While my site started as a way to learn to program the ARM under RISC OS, the future is in embedded devices using these new systems, rather than the old 26 bit mode required by RISC OS...
...and so, these processors are something I would like to detail, in time.

M variants
This is an extension of the version three design (ARM 6 and ARM 7) that provides the extended 64 bit multiply instructions.
These instructions became a main part of the instruction set in the ARM version 4 (StrongARM, etc).



T variants
These processors include the Thumb instruction set (and, hence, no 26 bit mode).



E variants
These processors include a number of additional instructions which provide improved performance in typical DSP applications. The 'E' standing for "Enchanced DSP".





The future
The future is here. Newer ARM processors exist, but they are 32 bit devices.
This means, basically, that RISC OS won't run on them until all of RISC OS is modified to be 32 bit safe. As long as BASIC is patched, a reasonable software base will exist. However all C programs will need to be recompiled. All relocatable modules will need to be altered. And pretty much all assembler code will need to be repaired.
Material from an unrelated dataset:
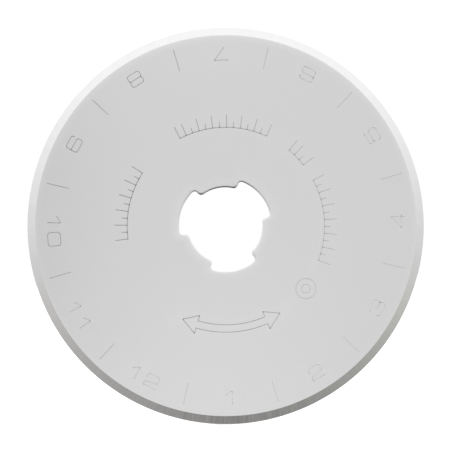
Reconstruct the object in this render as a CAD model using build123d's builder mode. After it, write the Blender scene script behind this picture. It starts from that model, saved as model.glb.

In cases where source isn't available (ie, anything written by Computer Concepts), it will be a tedious slog.
It is truly one of the situations that could make or break the platform.
I feel, as long as a basic C compiler/linker is made FREELY available, then we should go for it. It need not be a 'good' compiler, as long as it will be a drop-in replacement for Norcroft CC version 4 or 5. Why this? Because RISC OS depends upon enthusiasts to create software, instead of big corporations. And without inexpensive reasonable tools, they might decide it is too much to bother with converting their software, so may decide to leave RISC OS and code for another platform.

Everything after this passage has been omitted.